UCC 2A was largely derived from UCC Article 2 - Sales, building upon the familiar law of sales contracts with provenance back to the original Uniform Sales Act of 1906 and continuing into Article 2, originally promulgated in 1951.  UCC 2A, like Article 2, is essentially the rules of contract for the specific kind of transaction.  Many of the rules for leases can be and are functionally the same as the rules for sales, but adapted to the lease transaction.  Like Article 2, Article 2A is primarily a set of default rules that may be waived or varied in the contract, with important exceptions such as the requirement of “good faith.”  UCC Article 2A provides basic contract rules, including rules for offer and acceptance of a contract, statute of frauds, warranties, assignment of interests, risk of loss and remedies upon breach of contract.

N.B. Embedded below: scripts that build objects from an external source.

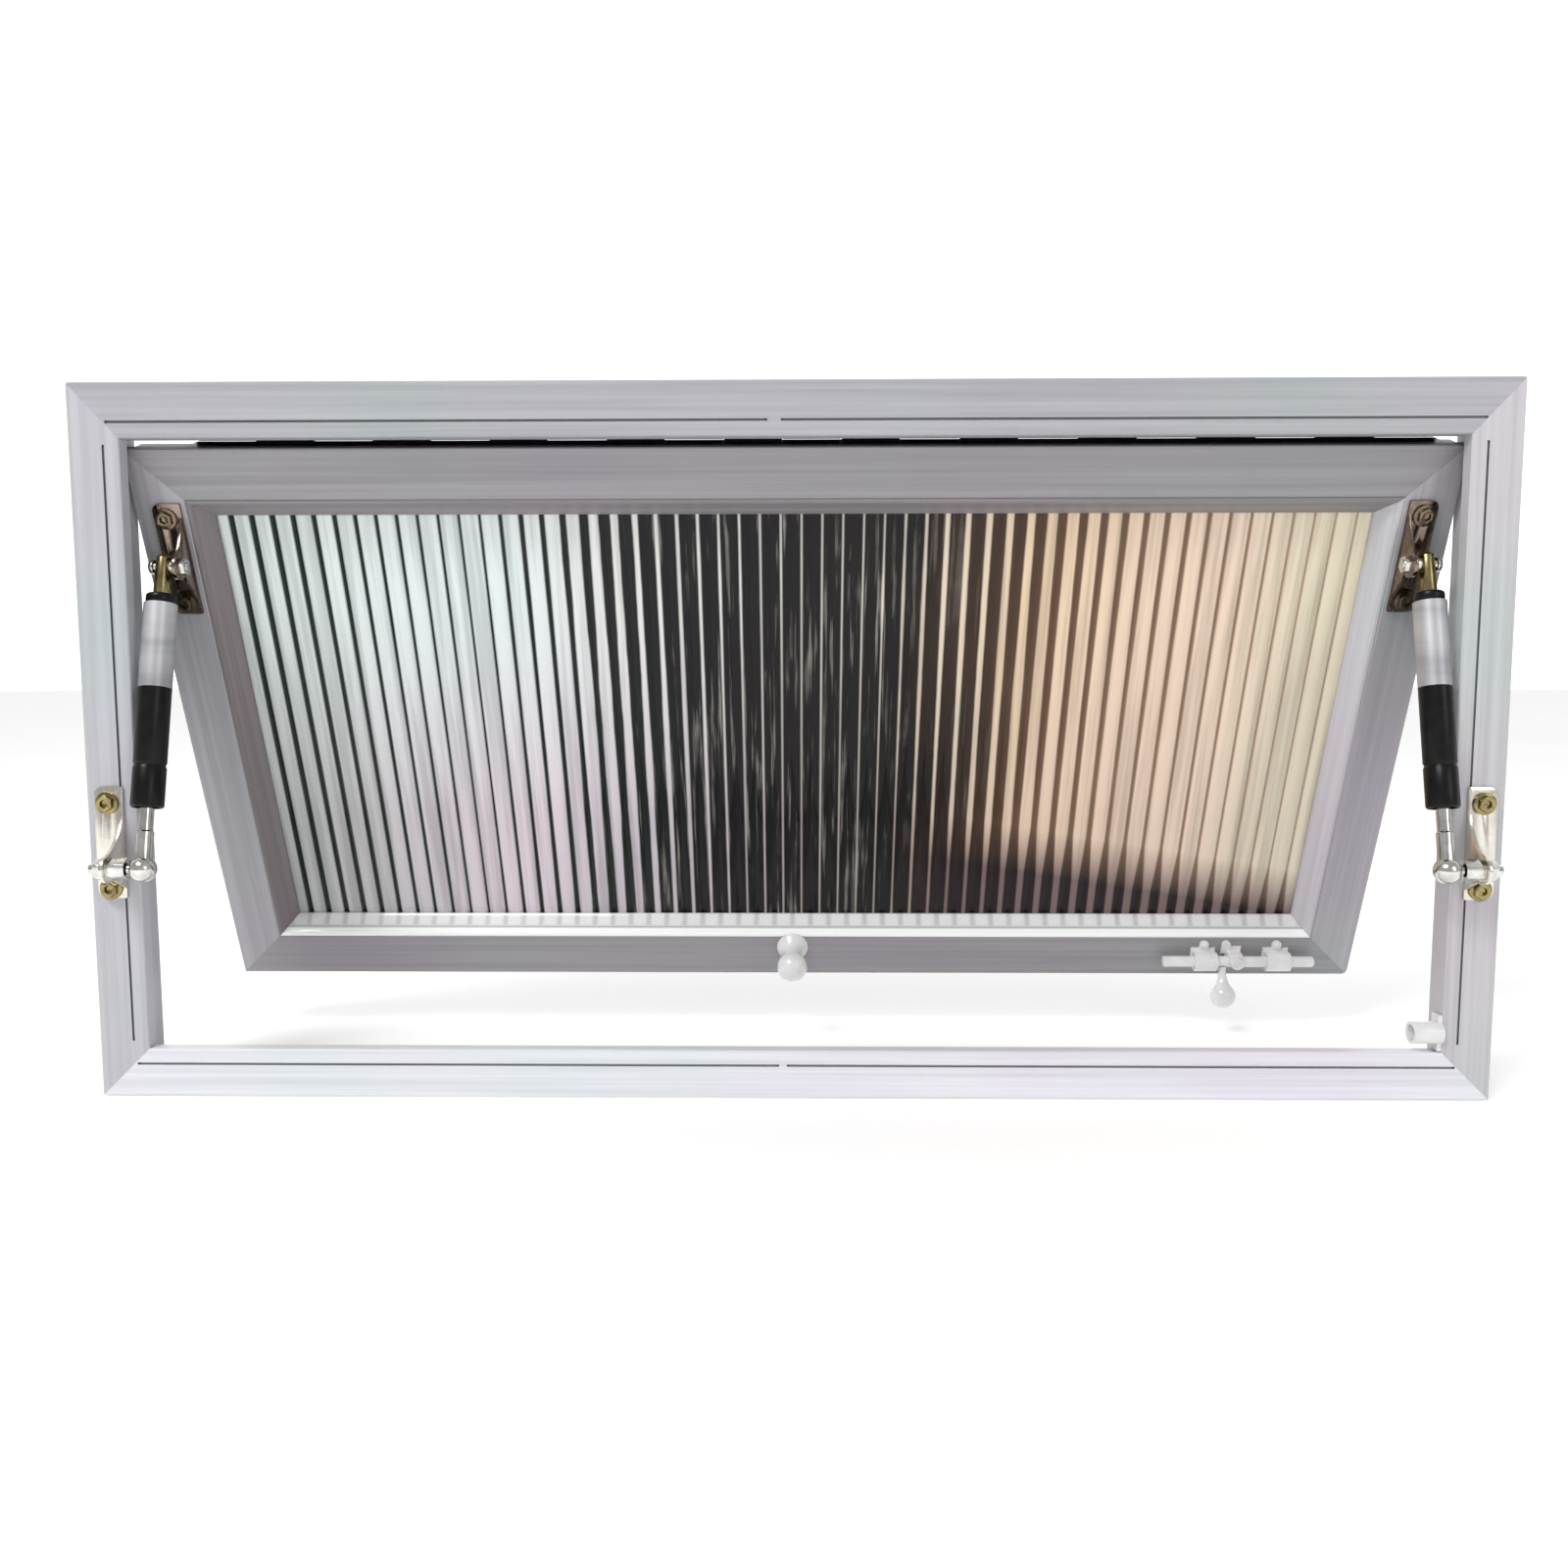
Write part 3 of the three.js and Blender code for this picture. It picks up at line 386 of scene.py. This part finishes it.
def floor_material():
    material, tree, shader = new_material("studio_floor")
    tone = ramp(tree, noise(tree, 0.8, 2), [(0.3, grey(0.96)), (0.7, grey(0.985))])
    tree.links.new(tone, shader.inputs["Base Color"])
    shader.inputs["Roughness"].default_value = 0.9
    shader.inputs["Specular IOR Level"].default_value = 0.1
    shader.inputs["Emission Color"].default_value = (1, 1, 1, 1)
    shader.inputs["Emission Strength"].default_value = 0.18
    return material


# ---------------------------------------------------------------- pieces
def link(piece):
    bpy.context.scene.collection.objects.link(piece)
    return piece


def smooth_by_angle(mesh, degrees):
    mesh.polygons.foreach_set("use_smooth", [True] * len(mesh.polygons))
    mesh.set_sharp_from_angle(angle=math.radians(degrees))


def adopt(piece, cad_node, material):
    """piece stands for a CAD node: it rides on the node's body and takes the given material."""
    piece.data.materials.clear()
    piece.data.materials.append(material)
    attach(piece, BODY_OF[cad_node])
    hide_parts(cad_node)
    return piece


def softened(cad_node, material, width=0.35, segments=2, angle=38, smooth=32):
    """The CAD shape again, welded, with its hard edges rounded over."""
    mesh = frame["nodes"][cad_node].data.copy()
    bm = bmesh.new()
    bm.from_mesh(mesh)
    bmesh.ops.remove_doubles(bm, verts=bm.verts, dist=2e-6)
    bmesh.ops.dissolve_limit(bm, angle_limit=math.radians(0.5), verts=bm.verts, edges=bm.edges)
    bm.to_mesh(mesh)
    bm.free()
    mesh.name = "fine_" + cad_node
    piece = link(bpy.data.objects.new("fine_" + cad_node, mesh))
    if width:
        bevel = piece.modifiers.new("edges", "BEVEL")
        bevel.width = width * MM
        bevel.segments = segments
        bevel.limit_method = "ANGLE"
        bevel.angle_limit = math.radians(angle)
        bevel.miter_outer = "MITER_ARC"
        evaluated = piece.evaluated_get(bpy.context.evaluated_depsgraph_get())
        piece.data = bpy.data.meshes.new_from_object(evaluated)
        piece.modifiers.clear()
    smooth_by_angle(piece.data, smooth)
    return adopt(piece, cad_node, material)


def turned(name, profile, at, direction, segments=48, smooth=35):
    """A closed solid of revolution. The (radius, height) profile, in mm, ends on the axis or at its start."""
    bm = bmesh.new()
    rings = []
    for radius, height in profile:
        if radius < 1e-6:
            rings.append([bm.verts.new((0, 0, height * MM))])
            continue
        angles = [2 * math.pi * i / segments for i in range(segments)]
        points = [(radius * MM * math.cos(a), radius * MM * math.sin(a), height * MM) for a in angles]
        rings.append([bm.verts.new(point) for point in points])
    for low, high in zip(rings, rings[1:]):
        for i in range(segments):
            j = i + 1
            corners = [low[i % len(low)], low[j % len(low)], high[j % len(high)], high[i % len(high)]]
            unique = list(dict.fromkeys(corners))
            if len(unique) > 2:
                bm.faces.new(unique)
    bmesh.ops.remove_doubles(bm, verts=bm.verts, dist=1e-7)
    bmesh.ops.recalc_face_normals(bm, faces=bm.faces)
    mesh = bpy.data.meshes.new(name)
    bm.to_mesh(mesh)
    bm.free()
    turn = Vector((0, 0, 1)).rotation_difference(direction).to_matrix().to_4x4()
    mesh.transform(Matrix.Translation(at) @ turn)
    smooth_by_angle(mesh, smooth)
    return link(bpy.data.objects.new(name, mesh))


def arc(radius, centre, start, end, steps=14):
    """Profile points on a ball, by polar angle from its far pole, in degrees."""
    angles = [math.radians(start + (end - start) * i / steps) for i in range(steps + 1)]
    return [(max(0.0, radius * math.sin(a)), centre + radius * math.cos(a)) for a in angles]


def fillet(radius, corner_r, corner_h, side, rise):
    """Profile points round a corner of a turned piece: side is the way in, rise the way the arc climbs."""
    return [
        (corner_r + side * radius * (1 - math.cos(a)), corner_h + rise * radius * math.sin(a))
        for a in (math.radians(90 * i / 5) for i in range(6))
    ]


def stand_for(cad_node, profile, at, direction, material):
    """A turned piece in place of a CAD node."""
    return adopt(turned("fine_" + cad_node, profile, at, direction), cad_node, material)


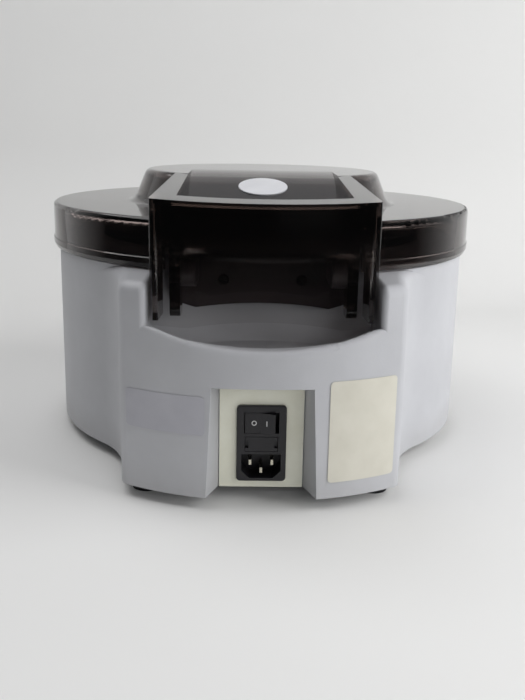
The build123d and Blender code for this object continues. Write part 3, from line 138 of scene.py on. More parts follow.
# pale laminate sheet: matt, hardly clouded
def stageMaterial(name, dark, light):
    material, tree, shader, place = startMaterial(name)
    clouds = addNode(tree, "ShaderNodeTexNoise", {"Vector": place, "Scale": 3.0, "Detail": 3.0})
    tint = addNode(tree, "ShaderNodeValToRGB", {"Fac": clouds.outputs["Fac"]})
    tint.color_ramp.elements[0].color = colour(dark)
    tint.color_ramp.elements[1].color = colour(light)
    tree.links.new(tint.outputs["Color"], shader.inputs["Base Color"])
    shader.inputs["Roughness"].default_value = 0.75
    shader.inputs["Specular IOR Level"].default_value = 0.2
    # the sheet has one side, so a view from behind the wall looks through it
    behind = addNode(tree, "ShaderNodeNewGeometry").outputs["Backfacing"]
    clear = addNode(tree, "ShaderNodeBsdfTransparent").outputs["BSDF"]
    sheet = addNode(tree, "ShaderNodeMixShader", {0: behind, 1: shader.outputs["BSDF"], 2: clear})
    tree.links.new(sheet.outputs["Shader"], tree.nodes["Material Output"].inputs["Surface"])
    return material


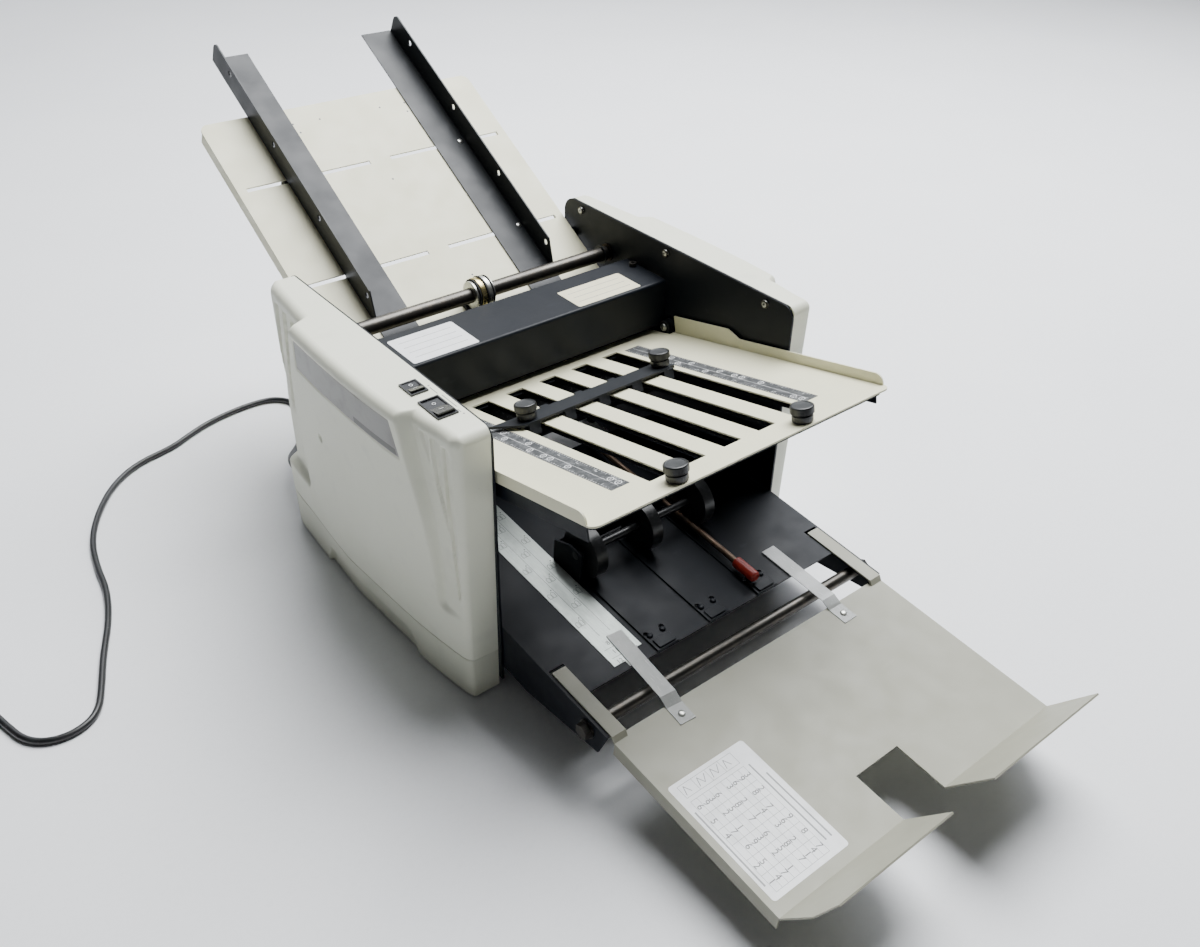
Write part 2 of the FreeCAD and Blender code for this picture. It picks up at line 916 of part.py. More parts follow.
def gear_shape(phase):
    """A spur gear along X whose first tooth points at the angle given from +Y."""
    teeth = round(size.gear_teeth.value)
    pitch_radius = roller_step.value / 2
    module = 2 * pitch_radius / teeth
    base = pitch_radius * math.cos(math.radians(PRESSURE_ANGLE))
    tip = pitch_radius + ADDENDUM_SHARE * module
    root = pitch_radius - DEDENDUM_SHARE * module
    thick = math.pi / teeth / 2 - size.gear_play.value / pitch_radius / 2
    flank = [base + (tip - base) * share for share in FLANK_STEP_SHARES]
    half_angles = [
        thick + involute_angle(pitch_radius, base) - involute_angle(radius, base) for radius in flank
    ]
    ring = []
    for tooth in range(teeth):
        middle = math.radians(phase) + tooth * 2 * math.pi / teeth
        rising = [(radius, middle - half) for radius, half in zip(flank, half_angles)]
        falling = [(radius, middle + half) for radius, half in zip(flank, half_angles)]
        ring.append((root, rising[0][1]))
        ring.extend(rising)
        ring.extend(reversed(falling))
        ring.append((root, falling[0][1]))
    corners = [
        FreeCAD.Vector(0, radius * math.cos(angle), radius * math.sin(angle)) for radius, angle in ring
    ]
    face = Part.Face(Part.makePolygon(corners + corners[:1]))
    start = FreeCAD.Vector(-gear_outer.value, 0, 0)
    face.translate(start)
    solid = face.extrude(X_AXIS * size.gear_wide.value)
    bore = Part.makeCylinder(size.shaft_radius.value, size.gear_wide.value, start, X_AXIS)
    return solid.cut(bore)


tooth_pitch = FULL_TURN / size.gear_teeth.value
phase = 0.0
for i, (name, spot) in enumerate(zip(ROLLERS, roller_spots)):
    node(feature(gear_shape(phase)), f"gear_{name}", spot=(none, *spot))
    if i < len(roller_turns):
        phase = -2 * roller_turns[i].value - phase + FULL_TURN / 2 + tooth_pitch / 2

# Motor on the left plate, its pulley, and the two belts.


def motor():
    low = -size.inner_half
    start = (low, size.motor_back, motor_up)
    can_start = (low + size.motor_face, size.motor_back, motor_up)
    face_radius = size.motor_radius - size.motor_face
    can = round_bar("x", can_start, size.motor_long, size.motor_radius)
    face = round_bar("x", start, size.motor_face, face_radius)
    bore_radius = size.motor_shaft_radius + size.running_gap
    bore = round_bar("x", start, size.motor_face + size.motor_nose, bore_radius)
    node(cut(join([can, face]), [bore]), "motor")


motor()
motor_pulley = turned_along_x(
    "motor_pulley",
    [
        (-(drive_outer + size.pulley_rim), -drive_outer, size.motor_pulley_radius + size.pulley_rim),
        (-drive_outer, -drive_inner, size.motor_pulley_radius),
        (-drive_inner, -(drive_inner - size.pulley_rim), size.motor_pulley_radius + size.pulley_rim),
        (-(drive_inner - size.pulley_rim), -(size.inner_half - size.motor_nose), size.motor_shaft_radius),
    ],
)
node(motor_pulley, "motor_pulley", spot=(none, size.motor_back, motor_up))


def belt_face(first, second, first_radius, second_radius, start):
    """The outline of a belt round two pulleys, two arcs and two tangents."""
    a = FreeCAD.Vector(start, first[0].value, first[1].value)
    b = FreeCAD.Vector(start, second[0].value, second[1].value)
    line = b - a
    lean = math.acos((first_radius - second_radius) / line.Length)
    heading = math.atan2(line.z, line.y)

    def rim(centre, radius, angle):
        return centre + FreeCAD.Vector(0, math.cos(angle), math.sin(angle)) * radius

    upper, lower = heading + lean, heading - lean
    edges = [
        Part.LineSegment(rim(a, first_radius, upper), rim(b, second_radius, upper)),
        Part.Arc(
            rim(b, second_radius, upper),
            rim(b, second_radius, heading),
            rim(b, second_radius, lower),
        ),
        Part.LineSegment(rim(b, second_radius, lower), rim(a, first_radius, lower)),
        Part.Arc(
            rim(a, first_radius, lower),
            rim(a, first_radius, heading + math.pi),
            rim(a, first_radius, upper),
        ),
    ]
    return Part.Face(Part.Wire([edge.toShape() for edge in edges]))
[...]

In 2003, another set of amendments has been promulgated by the American Law Institute and the Uniform Law Commissioners, the two organizations responsible for the Uniform Commercial Code.  Any statute, even one as relatively new as Article 2A is, needs to be updated, and 2003 is the occasion for a needed update.  Electronic transactions are a major reason for providing amendments in 2003, as will be noted later on.  Because amendments are individual and cover a large number of sections, it is not possible to cover every amendment in a short summary.  Here are some of the most important ones, however: 

1.  Electronic Transactions.  Technology has changed the face of transactions in goods and the law of leases must adapt to that reality.  Amendments substitute newly defined terms, record and sign, for every requirement for a writing or manual signature in Article 2A.  These newly defined terms include electronically stored documents and electronic signatures.  The 2003 amendments to Article 2A make electronic records and signatures the equivalent for enforcement purposes to paper documents and manual signatures.  In addition, amendments provide that an electronic record or signature is attributable to a person if it is that person’s electronic act or the act of that person’s electronic agent.  An amendment also provides that an electronic communication has legal effect even if no person is aware of its receipt, and that receipt of an electronic communication establishes that it was received, but not that the content received was the content sent. Contracts may clearly be formed through electronic agents.  These are fundamental rules for the conduct of electronic transactions, necessary to make them fully effective.  An amendment, also, assures that the rules for electronic transactions will not be preempted by federal law.

2.  Effect of Certificate of Title.  Goods, such as automobiles, which are often leased, are also subject to state certificate of title statutes, and there is a conflict of law problem that Article 2A addresses.  Prior Article 2A provides that goods registered under a certificate of title statute of a state remain subject to that law until either surrender of the certificate or when four months lapses once the goods have left the registering state.  There is a gap potential therefore, if a new certificate of title is not applied for within the four month period.  The amendments fill the gap.  The law of the state where a certificate of title originally is registered applies until a new certificate of title in another state becomes effective, and compliance is governed by the law of the original state until the new law becomes effective for the purposes of determining compliance with a certificate of title statute. 

3.  Warranties against Interference.  The lessee does not have title to goods leased.  The interference warranties in Article 2A, however, run to the lessee in much the same way warranty of title runs to the buyer in a sale, but to warrant the enjoyment of the benefits of the lease, not title.  The amendments articulate the warranty more specifically, but do not change their basic nature.  The lessor continues to warrant that no claim against the lessor will interfere with the lessee’s enjoyment.   The major addition to the warranty against interference is a “colorable claim to or interest in the goods which will unreasonably expose the lessee to litigation.”

4.  Liquidated Damages When Lessee Insolvent.   Any lease contract may state limitations on damages and/or liquidated damages for breach.  If a lessor, currently, withholds or stops delivery of goods when a lessee defaults or is insolvent, the lessee is entitled to restitution for the amount lease payments exceed the liquidated amount or, if none, 20% of present value or $500.00, whichever is the lesser amount.  The amended rule merely allows restitution for the amount lessee’s payments exceed the lessor’s entitlement when lessor’s damages are liquidated.  This better reflects actual damages and conforms to current practices. 

5.  Lessee’s Damages upon Lessor’s Breach of Contract.   The lessee’s general remedies for breach of contract by the lessor are more particularly and expressly provided in the 2003 amendments than is the case under original Article 2A.

6.  Lessor’s Remedies upon Lessee’s Breach of Contract. These remedies, like those of the lessee’s, are more particularly and expressly provided for. 

These amendments suggest modest updating and reflect revisions in Articles 1 and 9 of the UCC that have already occurred.  Enacting these amendments should be undertaken as soon as possible to keep UCC Article 2A - Leases, as current as possible.